A consortium of 88 European broadcasters has added to the chorus of complaints about the Olympics, saying it wanted back some of the $250m (pounds 165m) it paid for rights to the Games.
The European Broadcasting Union said in a letter yesterday to Olympic officials and the Games organisers, Acog, that working conditions were so bad that its members could not deliver acceptable programmes to viewers and listeners.
"Acog and the International Olympic Committee simply is not delivering what we are paying for. And the answer that you are 'working on it' does not give much consolation two days after the Games have started," the EBU said in the letter. "You must have been working on it for a number of years now, and if you go on working in the same way for only two weeks more, the Games will be over."
The EBU, in the letter signed by its head of operations group Jarle Hoeysaeter, said it had already made claims for a refund and "we expect there will be more of the same".
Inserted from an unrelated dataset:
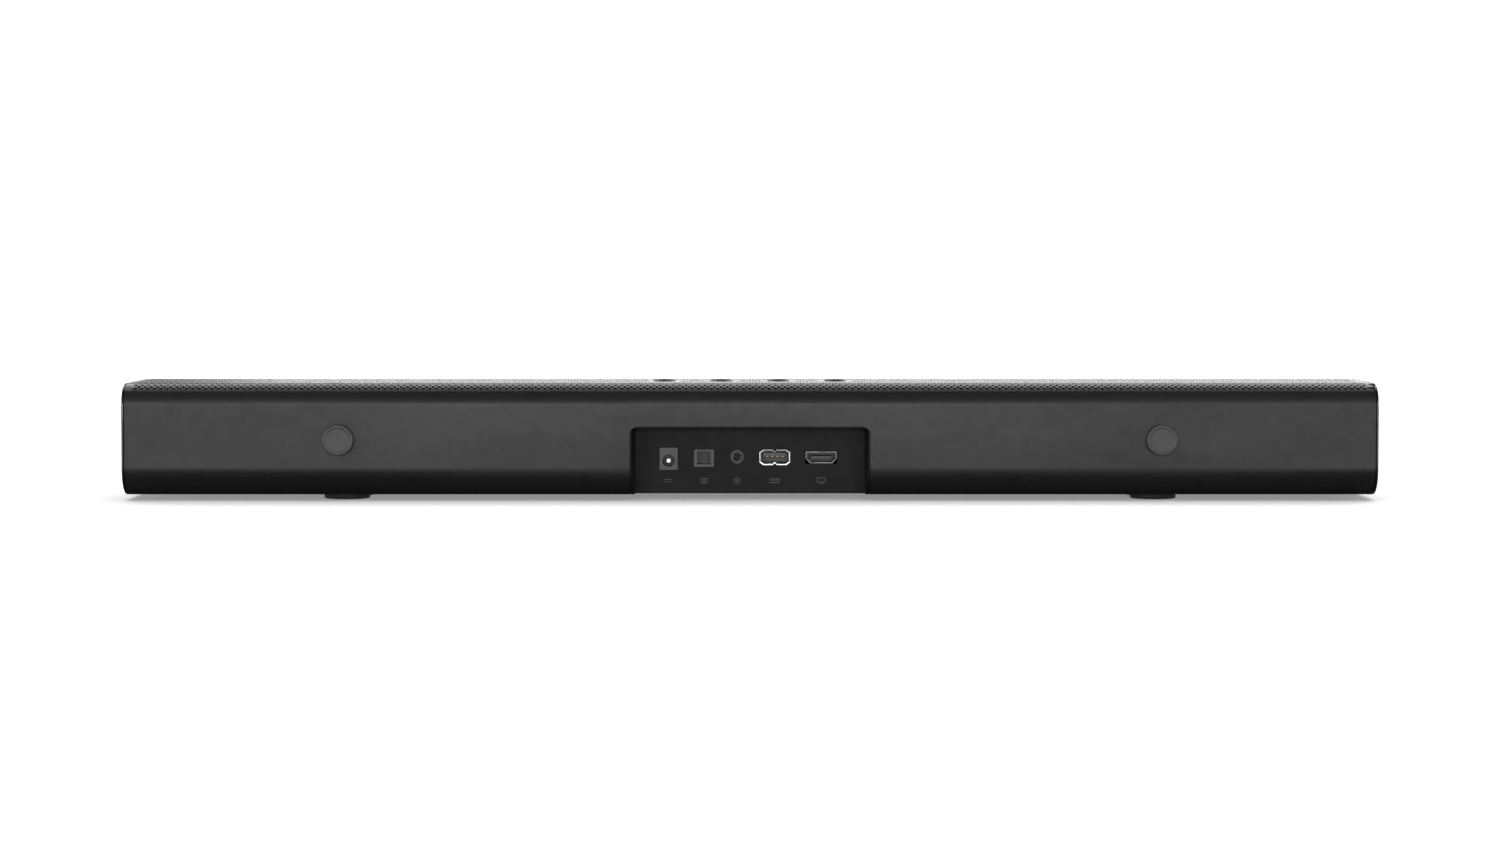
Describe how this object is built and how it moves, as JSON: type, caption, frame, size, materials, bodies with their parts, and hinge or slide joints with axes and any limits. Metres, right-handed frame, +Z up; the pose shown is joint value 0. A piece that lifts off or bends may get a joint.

Any refunds to broadcasters would be a serious blow to the Atlanta organisers, whose $1.7bn (pounds 1.1bn) budget projects only a small profit.
The EBU, which includes the BBC, Germany's ZDF and Italy's RAI, is the second largest rights holder to the Games after NBC, which paid $456m for exclusive coverage. Television rights are the Olympic movement's main earner, raising worldwide at least $900m, of which Atlanta received 60 per cent.